Hilda / St Johns Court, Whiteladies Rd, Clifton BS8 2QY

Bristol is spoilt for choice when it comes to bakeries. Need a life-changing sandwich before you get on a train? Hart’s. Fancy a slice of rhubarb meringue pie bigger than your head? Catley’s. Lamination that would make Paul Hollywood cry? Farro. And so on. Then there’s Hilda and founder Will Prosser, who against all odds is running Bristol’s best bakery from the back of a small green van. Hilda does not necessarily fit a particular niche or fill a gap in our well-proven market; it’s just excellent, seasonal pastries that are consistently, eye-rollingly, good. If you don’t believe me, just go and check out the queues outside COR and Clouds on the days Hilda has a pop-up there. It seems everything Will touches turns to golden, buttery flakiness, and just when we thought Bristol’s bakery game was unimprovable, Hilda has elevated the game.

Brother Thai / 104 Stokes Croft, St Paul’s BS1 3FH

Brother Thai is one of Bristol’s newest restaurants, though ardent food fans may recognise the name from jaunts to Cardiff, where this ‘brother’ has been delighting Welsh eaters with laden sticky beef rotis and piquant waterfall salads for over ten years. The restaurant ventured across the bridge to open a second site in the Carriageworks earlier this year and has already received a rapturous response, and quite rightly so. Sit at one of the window seats if you want to people-watch on one of Bristol’s most interesting streets – Stokes Croft — while enjoying your pad krapao. Both meat eaters and vegetarians alike should plump for the crispy mushroom laab which is one of the most innovative and impressive treatments of a mushroom I have seen in many years of good eating. But it’s the loaded rotis which are truly non-negotiable. Make sure you have adequate napkin coverage and understanding tablemates before you dive in.

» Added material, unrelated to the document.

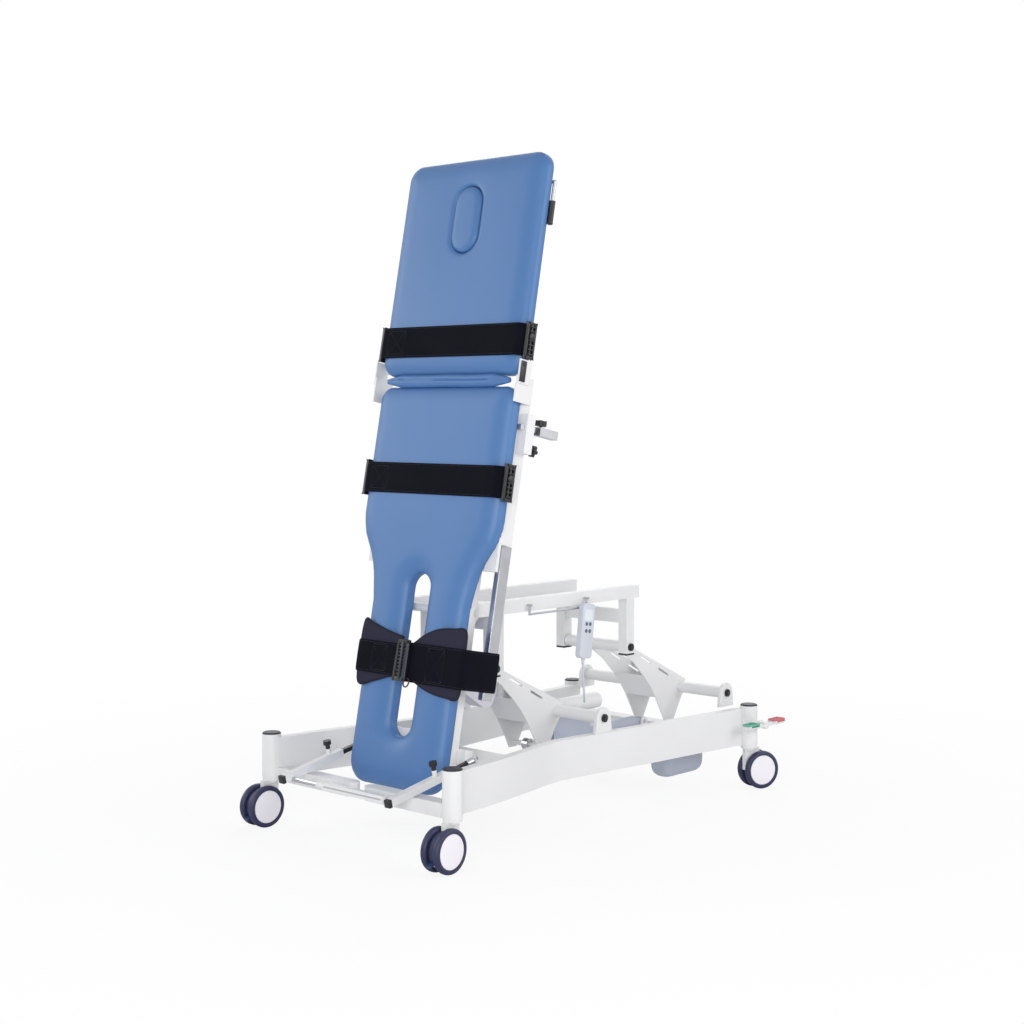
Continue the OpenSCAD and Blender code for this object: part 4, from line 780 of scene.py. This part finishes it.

Chez Candice / Boiling Wells Ln, Bristol BS2 9XY

Living in a city like Bristol is invigorating, busy and energetic. We love a harbourside pint, a protest, a maddening traffic jam. We are creative, switched on people. But every now and then a micro-escape is needed; the chance to stop and dwell on the wonder of plants thrusting through soil and lambs nursing from mothers. Chez Candice, a horsebox on Boiling Wells Farm, presents an opportunity to do just that while enjoying an unbelievably good lunch, all without leaving the city. Candice’s blackboard menu presents two or three simple offerings per day – usually a form of flatbread topped with whatever the farm has offered up that morning. If you’re lucky enough to visit on a day when Candice has a tart on the menu – particularly her treacle tart – that, with a flat white, is non-negotiable. Make sure you have a good nosey inside the on-site yurt that Candice’s parents built (perfect for eating in on slightly soggier occasions) and the neighbouring barns too. You’ll feel rehabilitated and ready to take on the world (or at least Bristol) in no time.

COR / 81 North St, Bedminster, Bristol BS3 1ES

The magic of an evening spent in COR lies somewhere between the twinkly lights, the ambient chatter of happy customers, the Goldilock-esque ‘just right’ food and the exceptional warmth of the service. It is somewhere that I always find myself feeling perfectly content — whether sitting at the bar with a negroni bianco and a plate of bread and whipped black garlic butter or enjoying some late afternoon sun at one of the panoramic windows with a glass of white wine and a seasonal savoury canelé. I’ve even popped in for an afternoon coffee before and been pleasantly surprised that even their barista skills are worth a serious detour. In the summer, the combination of the big, open windows and the Mediterranean-inspired food makes a trip to COR truly feel like a micro-holiday. The only problem will be when it’s time to check out.